The case of Rusty and Sunny Page and their foster daughter, Lexi, has caught international attention. After living with the Page family for more than four years, Lexi left the Pages' home on Monday and was sent to live with her extended family in Utah thanks to an obscure federal law. So what is the Indian Child Welfare Act, and why did it allow Lexi to be returned to her extended family?

At the time of its inception in 1978, Congress had good reason for enacting the law, which supersedes state adoption laws. It was an attempt to right just one of the many atrocities visited upon Native Americans by the United States government. Beginning in the 1870s, according to NPR, Native American children were sent to government-run boarding schools, where the primary objective was "civilizing American Indian students, not educating them." And of course by "civilizing," they meant "assimilating them into white culture." At these schools, the children were subjected to abuse and erasure of their culture, they were renamed, their heads were shaved, and their languages were forgotten — all while the government was still at war with their tribes back at home. Some children were sent willingly, as they weren't accepted in public schools, while others were taken forcibly by the police.

During the 1950s and 1960s, state courts, welfare agencies, and private adoption agencies frequently removed Native American children from their homes and placed them with white families. Often the children were taken because they were living in poverty, the root cause of which was, of course, the government's own treatment of the Native American people. Others were taken simply because social workers mistakenly believed that Native American culture was inherently not in the best interests of the child. According to the American Bar Association, by the time ICWA was enacted in 1978, as many as 25 to 35 percent of Native American children were routinely taken from their homes, and 85 to 90 percent of them were being placed in non-Native American homes.

In order to preserve Native American culture and act in the best interests of the Native children, ICWA was drafted with the intent to "protect the best interests of Indian children and to promote the stability and security of Indian tribes and families." The provisions give tribal courts jurisdiction over the adoption of children who live on reservations, and tribes must be notified of any custody proceedings involving children who live off the reservation, but are tribal members. Children covered under ICWA are required to be placed either with a member of their extended family, a member of their own tribe, or, failing that, a foster home that is approved by the child's tribe.

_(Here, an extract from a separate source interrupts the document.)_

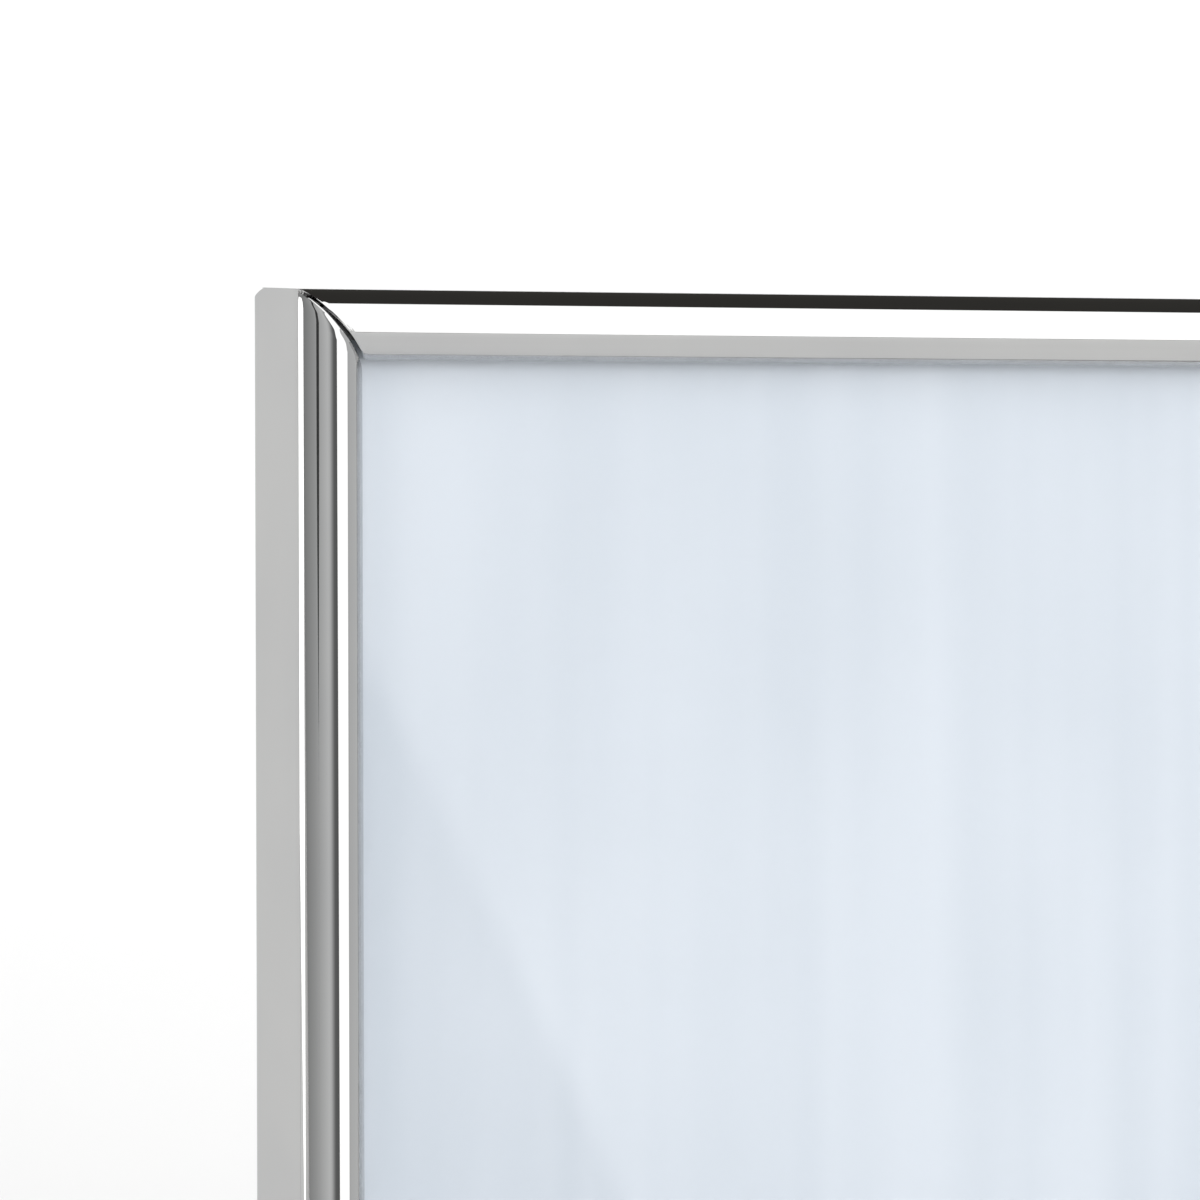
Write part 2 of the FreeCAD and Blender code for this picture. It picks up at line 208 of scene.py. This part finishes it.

Unfortunately, even the best laws can be incorrectly applied, or even abused for nefarious reasons. A Newsweek article highlighted a case before the Washington Supreme Court wherein a Native American woman and a non-Native man had a baby, and the father’s parental rights were terminated. Seven years later, the child's non-Native stepfather wanted to adopt the child, but the biological father invoked ICWA to block the adoption. Again, this man was not even Native American himself.

A more well-known case made it all the way to the United States Supreme Court: Adoptive Couple v. Baby Girl, also known as the Baby Veronica case. In this case, Veronica was put up for adoption before she was born, after her biological father told the mother that he refused to pay child support and relinquished his parental rights. She was adopted at birth, and then, when she was a little over 2 years old, her biological father changed his mind and used the fact that Veronica was 3/256th Cherokee to invoke ICWA and take her from the only home she'd even known, according to Jezebel. The Supreme Court eventually ruled in favor of the girl's adoptive family.

The Washington Post also detailed some cases where ICWA caused children to be placed in homes where they were ultimately killed, the details of which I won't recount here because they're far too disturbing.

The heart of the matter is that, although well-intentioned, the way ICWA was written is far too broad, and too often does not serve the best interests of the children it was meant to protect. It puts the rights of the tribes ahead of the rights of the kids, all too often to their detriment. (This is not to say that the law is being abused in Lexi's case. Whether her foster parents have her best interests at heart is being heavily debated by Lexi's attorney and by the foster care community.)

State laws require the best interests of the child to be considered in adoption cases, and federal law prohibits racial discrimination in adoption. ICWA, for better or for worse, trumps both of those laws. Perhaps it's time to rethink that.